煎った大麦の粉を湯水に溶かして飲んだのが麦茶の起源!?

乾いたのどを潤してくれる冷たい麦茶は、暑い夏の定番の飲み物。近年ではペットボトル入りのものが出回っていますが、以前はどこの家庭でも大きなやかんで煮出して、麦茶ポットに入れて冷蔵庫で冷やしていたものです。日本人にはなじみの深い麦茶ですが、いったいいつごろから飲まれていたのでしょうか。

麦茶の原料の大麦は、縄文時代末期に日本に伝来して広まり、平安時代には大麦を煎って粉にした「はったい」を湯水に溶かして飲んでいたという記録があります。これが麦茶の起源といえるかもしれません。戦国時代の武将も、好んで飲んでいたともいわれています。

若い女性の給仕で麦湯店は大繁盛!

江戸時代、煎茶は高価でまだ広く普及していなかったこともあり、安価な麦茶は庶民の飲み物として「麦湯」の名で親しまれていました。中期以降になると町人文化が開花し、庶民も暮らしを楽しむようになります。神社仏閣に詣で、縁日を楽しみ、帰りには境内にある水茶屋でお茶やお菓子をいただきながらひと休みする。
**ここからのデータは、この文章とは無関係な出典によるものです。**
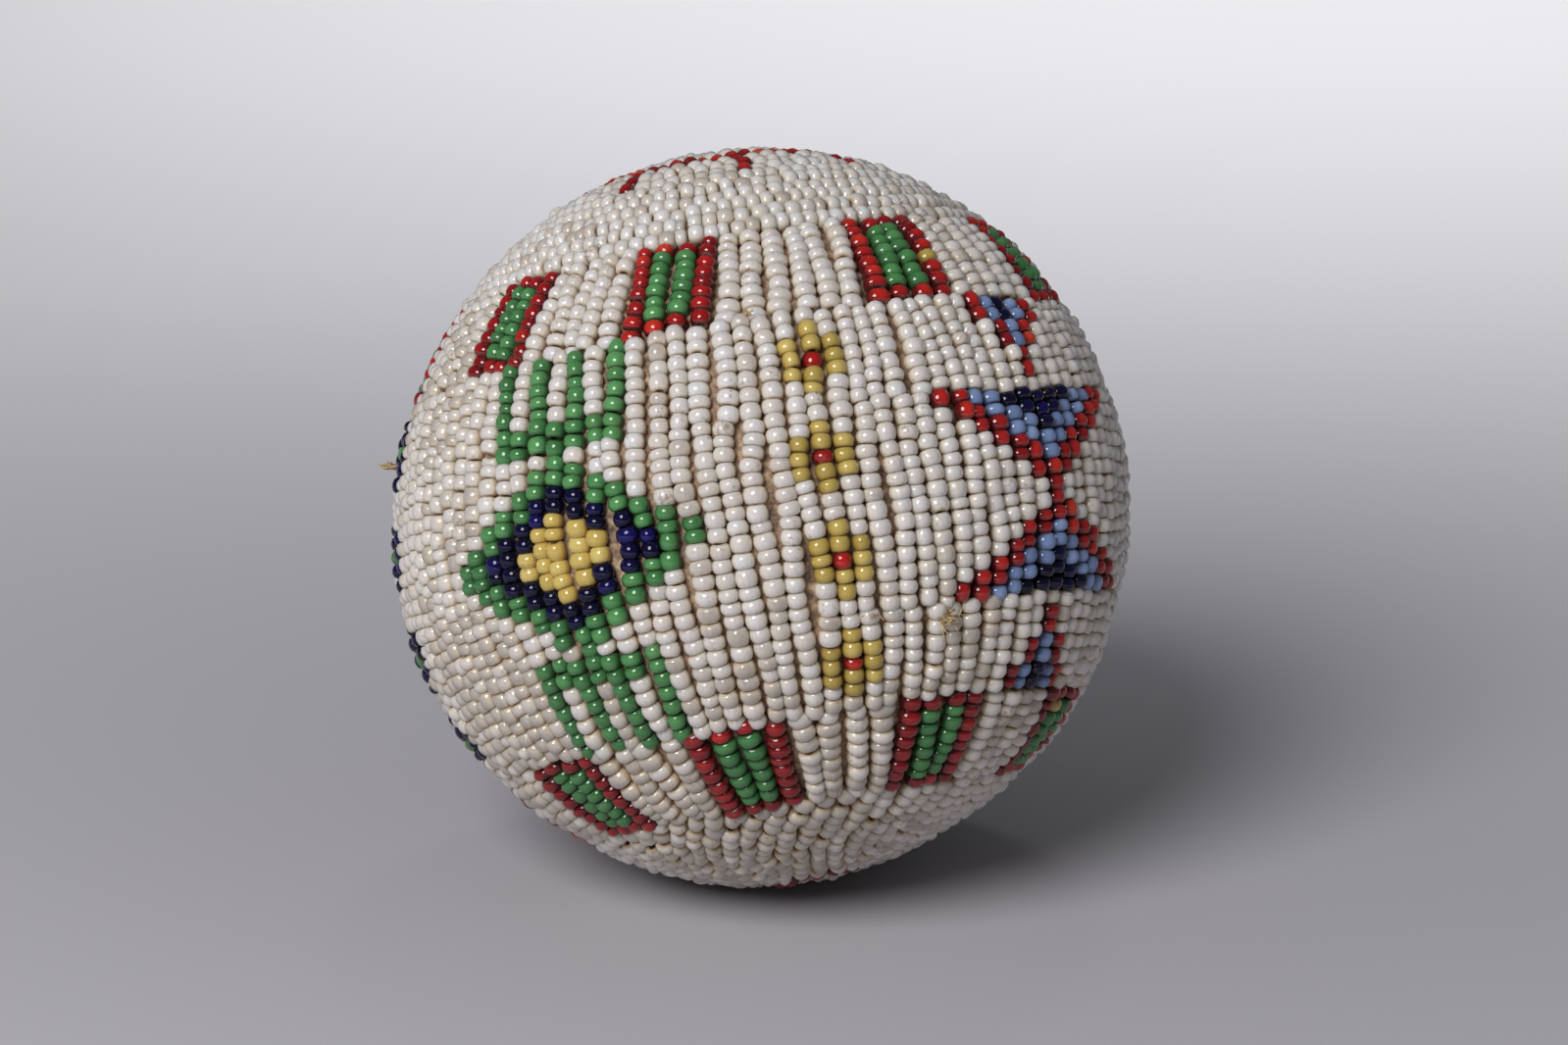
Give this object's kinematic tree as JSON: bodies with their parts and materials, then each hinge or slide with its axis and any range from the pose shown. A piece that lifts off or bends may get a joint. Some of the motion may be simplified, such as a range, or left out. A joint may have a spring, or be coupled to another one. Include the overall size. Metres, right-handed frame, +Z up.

そのお茶屋で麦湯も出されるようになったようです。文化文政時代(1813~1830年)になると、「麦湯」と書かれた行燈を掲げる夜店が出現。縁台に座り、暑苦しいときには涼風を求めてやってくる客で、にぎわっていました。価格も手ごろで、一説には1杯4文(現代なら80~100円)程度だったと推測されています。ちなみに、麦湯店の店員さんは若い女性だったようで、それもあってか店は大いに繁盛したと伝えられています。